▶ The exercise
Could you output each line of the data that follows exactly?

▬▬▬▬▬▬▬▬▬▬

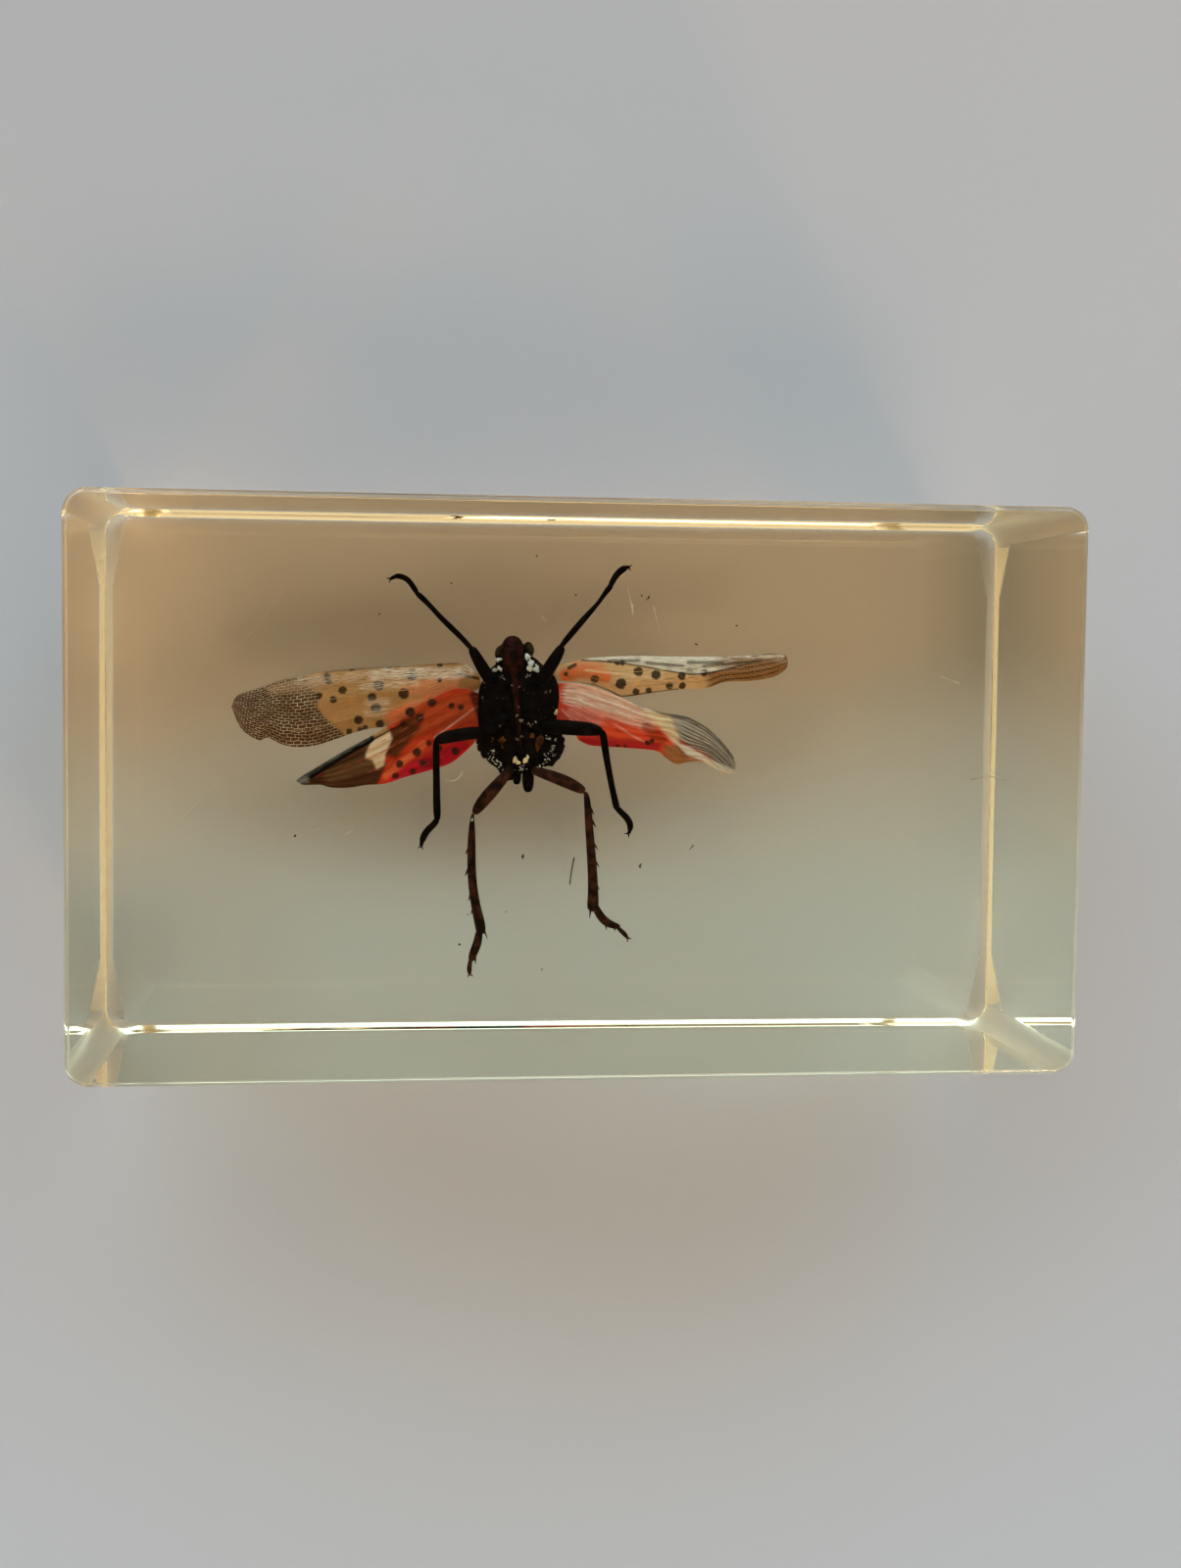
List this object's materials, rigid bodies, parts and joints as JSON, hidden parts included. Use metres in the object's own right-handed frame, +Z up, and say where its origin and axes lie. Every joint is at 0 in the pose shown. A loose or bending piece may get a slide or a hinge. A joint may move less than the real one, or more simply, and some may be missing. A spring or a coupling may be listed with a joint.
{
  "type": "insect in resin block",
  "caption": "Clear rectangular resin block with rounded edges, cast round a spread planthopper; rests flat as a specimen or paperweight.",
  "frame": {"origin": "middle of the underside, on the surface that the block rests on", "axes": "+X along the length, +Y along the width towards the specimen's head, +Z up through the top face"},
  "size_m": [0.073, 0.0416, 0.03],
  "materials": {
    "casting_resin": "polished clear cast resin, faintly straw yellow"
  },
  "bodies": {
    "root": {"resin_block": "casting_resin"}
  },
  "joints": []
}
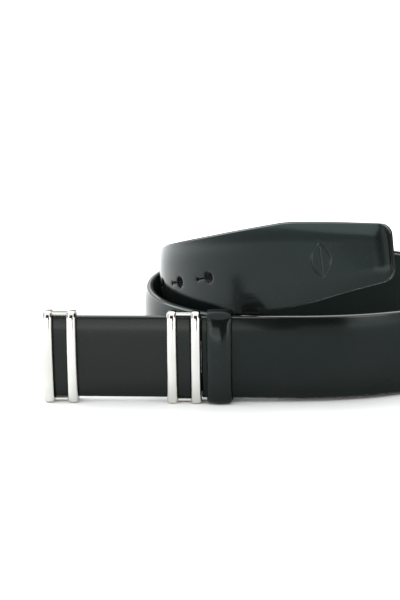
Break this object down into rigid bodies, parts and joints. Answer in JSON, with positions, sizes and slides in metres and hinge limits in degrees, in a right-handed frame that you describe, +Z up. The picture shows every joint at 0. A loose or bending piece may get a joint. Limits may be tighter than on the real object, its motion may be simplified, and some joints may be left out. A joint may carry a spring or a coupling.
{
  "type": "leather belt",
  "caption": "Rolled dress belt: padded glossy strap with keyholes near a tapered tip, plate buckle of leather held in polished bar frames, and a leather keeper.",
  "frame": {"origin": "on the table, under the middle of the part's bounding box", "axes": "+Z up out of the table, across the strap's width; +X along the straight buckle, from its free end towards the strap; +Y from the buckle's face to its back"},
  "size_m": [0.1912, 0.1854, 0.0821],
  "materials": {
    "leather_gloss": "high gloss",
    "leather_lining": "matt",
    "core": "raw board",
    "polished_metal": "mirror polish",
    "steel": "satin"
  },
  "bodies": {
    "strap": {"strap_face": "leather_gloss", "strap_filler": "core", "strap_lining": "leather_lining", "hinge_tongue": "steel", "tongue_rivets": "steel"},
    "keeper": {"keeper_face": "leather_gloss", "keeper_lining": "leather_lining", "keeper_staple": "steel"},
    "buckle": {"back_plate": "steel", "left_frame": "polished_metal", "right_frame": "polished_metal", "frame_rivets": "steel", "panel_face": "leather_gloss", "panel_filler": "core", "panel_lining": "leather_lining", "pivot_pin": "steel", "hook_stud": "polished_metal"}
  },
  "joints": [
    {"name": "buckle_hinge", "type": "hinge", "parent": "strap", "child": "buckle", "pos_m": [-0.03136, -0.05794, 0.0195], "axis": [0, 0, 1], "range_deg": [-30, 8]},
    {"name": "keeper_slide", "type": "slide", "parent": "strap", "child": "keeper", "axis": [1, 0, 0], "range_m": [0, 0.0025]}
  ]
}
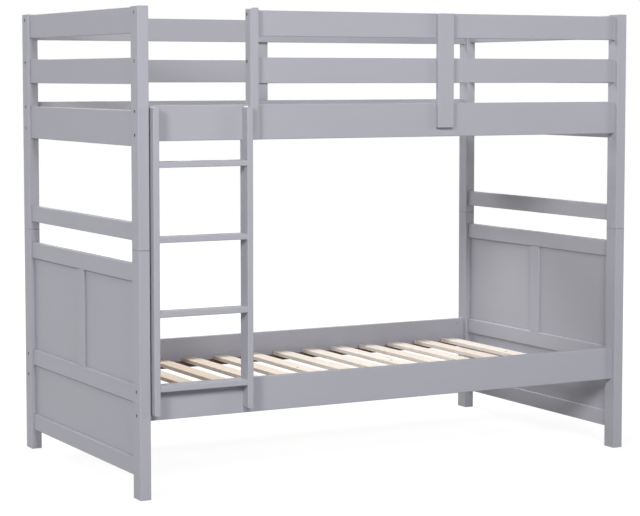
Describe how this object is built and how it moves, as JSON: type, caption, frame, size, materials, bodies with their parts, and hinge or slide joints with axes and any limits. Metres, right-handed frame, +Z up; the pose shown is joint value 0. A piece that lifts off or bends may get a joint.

▬▬▬▬▬▬▬▬▬▬

▶ Exercise response
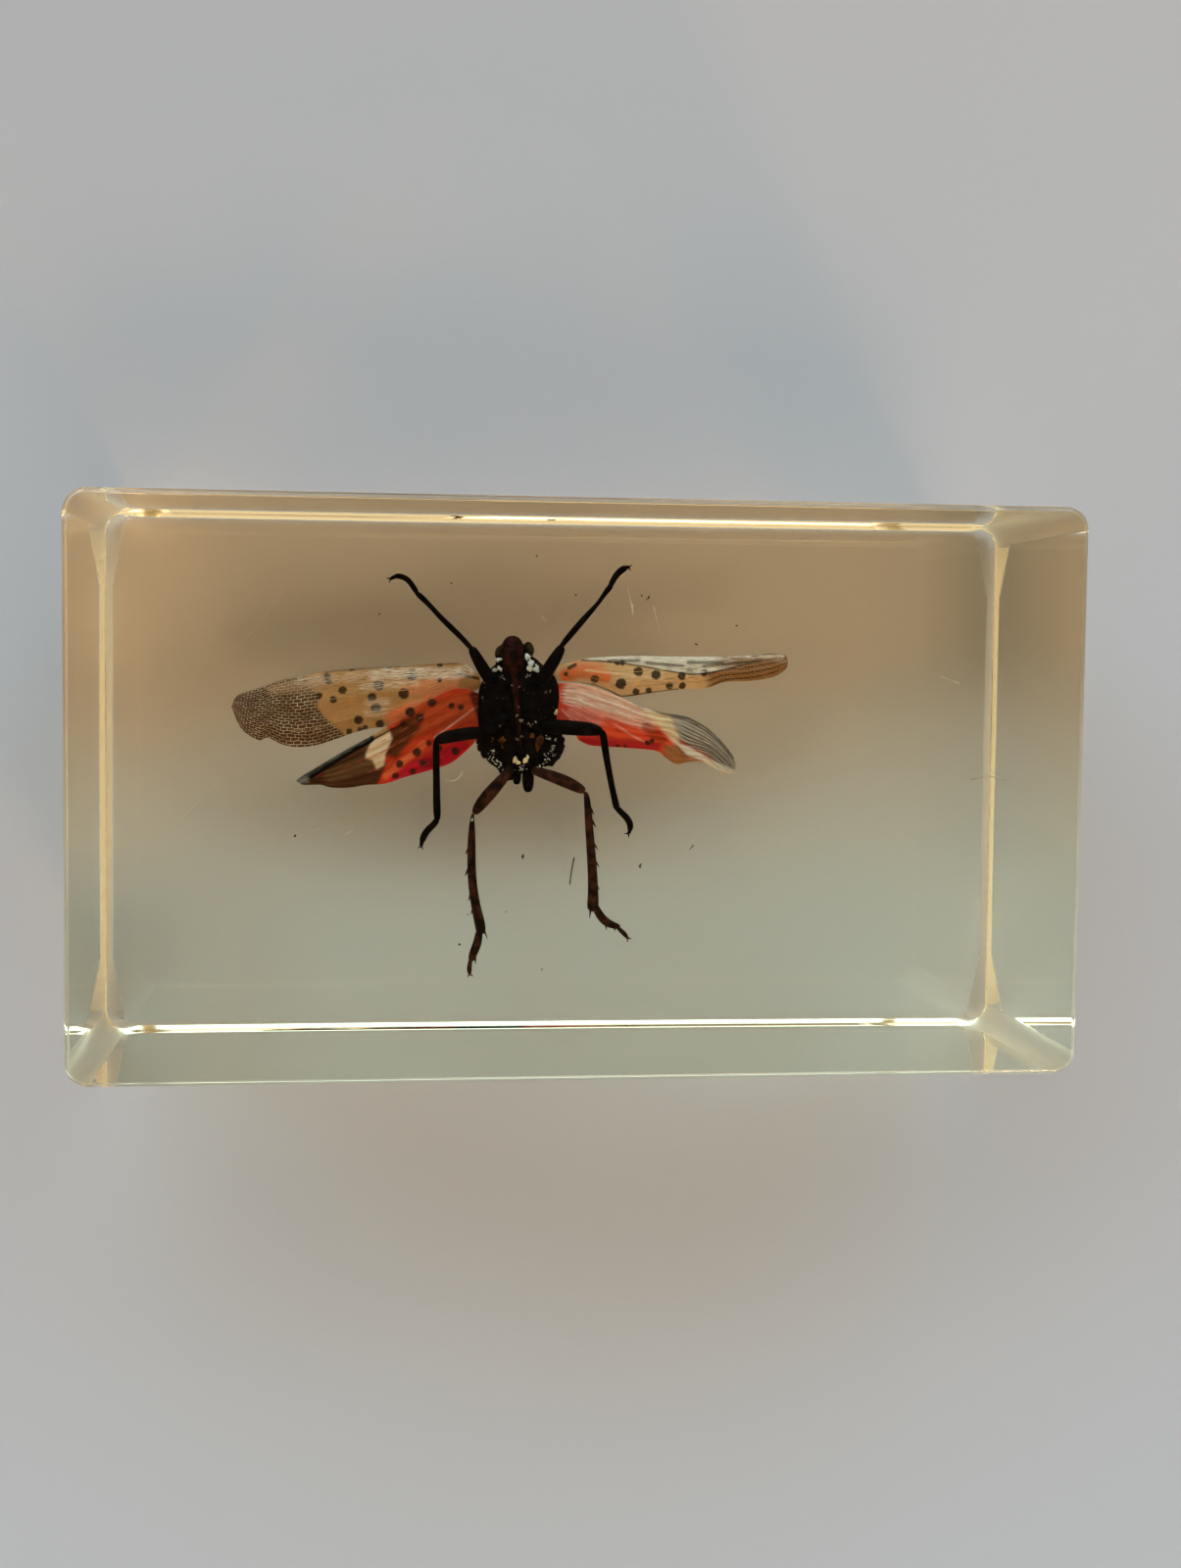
List this object's materials, rigid bodies, parts and joints as JSON, hidden parts included. Use metres in the object's own right-handed frame, +Z up, and say where its origin and axes lie. Every joint is at 0 in the pose shown. A loose or bending piece may get a slide or a hinge. A joint may move less than the real one, or more simply, and some may be missing. A spring or a coupling may be listed with a joint.
{
  "type": "insect in resin block",
  "caption": "Clear rectangular resin block with rounded edges, cast round a spread planthopper; rests flat as a specimen or paperweight.",
  "frame": {"origin": "middle of the underside, on the surface that the block rests on", "axes": "+X along the length, +Y along the width towards the specimen's head, +Z up through the top face"},
  "size_m": [0.073, 0.0416, 0.03],
  "materials": {
    "casting_resin": "polished clear cast resin, faintly straw yellow"
  },
  "bodies": {
    "root": {"resin_block": "casting_resin"}
  },
  "joints": []
}
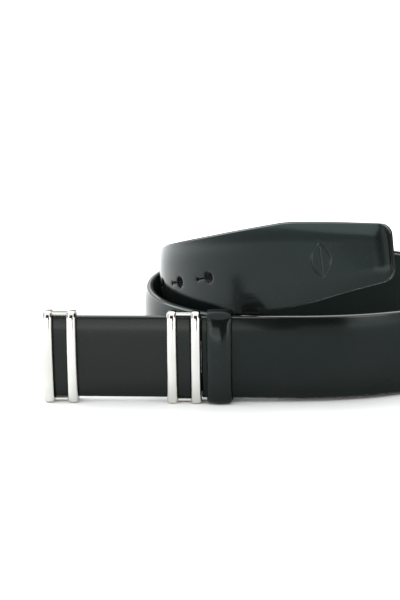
Break this object down into rigid bodies, parts and joints. Answer in JSON, with positions, sizes and slides in metres and hinge limits in degrees, in a right-handed frame that you describe, +Z up. The picture shows every joint at 0. A loose or bending piece may get a joint. Limits may be tighter than on the real object, its motion may be simplified, and some joints may be left out. A joint may carry a spring or a coupling.
{
  "type": "leather belt",
  "caption": "Rolled dress belt: padded glossy strap with keyholes near a tapered tip, plate buckle of leather held in polished bar frames, and a leather keeper.",
  "frame": {"origin": "on the table, under the middle of the part's bounding box", "axes": "+Z up out of the table, across the strap's width; +X along the straight buckle, from its free end towards the strap; +Y from the buckle's face to its back"},
  "size_m": [0.1912, 0.1854, 0.0821],
  "materials": {
    "leather_gloss": "high gloss",
    "leather_lining": "matt",
    "core": "raw board",
    "polished_metal": "mirror polish",
    "steel": "satin"
  },
  "bodies": {
    "strap": {"strap_face": "leather_gloss", "strap_filler": "core", "strap_lining": "leather_lining", "hinge_tongue": "steel", "tongue_rivets": "steel"},
    "keeper": {"keeper_face": "leather_gloss", "keeper_lining": "leather_lining", "keeper_staple": "steel"},
    "buckle": {"back_plate": "steel", "left_frame": "polished_metal", "right_frame": "polished_metal", "frame_rivets": "steel", "panel_face": "leather_gloss", "panel_filler": "core", "panel_lining": "leather_lining", "pivot_pin": "steel", "hook_stud": "polished_metal"}
  },
  "joints": [
    {"name": "buckle_hinge", "type": "hinge", "parent": "strap", "child": "buckle", "pos_m": [-0.03136, -0.05794, 0.0195], "axis": [0, 0, 1], "range_deg": [-30, 8]},
    {"name": "keeper_slide", "type": "slide", "parent": "strap", "child": "keeper", "axis": [1, 0, 0], "range_m": [0, 0.0025]}
  ]
}
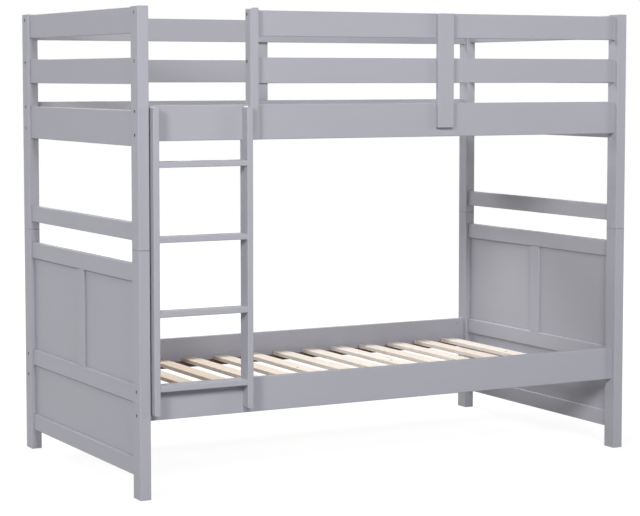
Describe how this object is built and how it moves, as JSON: type, caption, frame, size, materials, bodies with their parts, and hinge or slide joints with axes and any limits. Metres, right-handed frame, +Z up; the pose shown is joint value 0. A piece that lifts off or bends may get a joint.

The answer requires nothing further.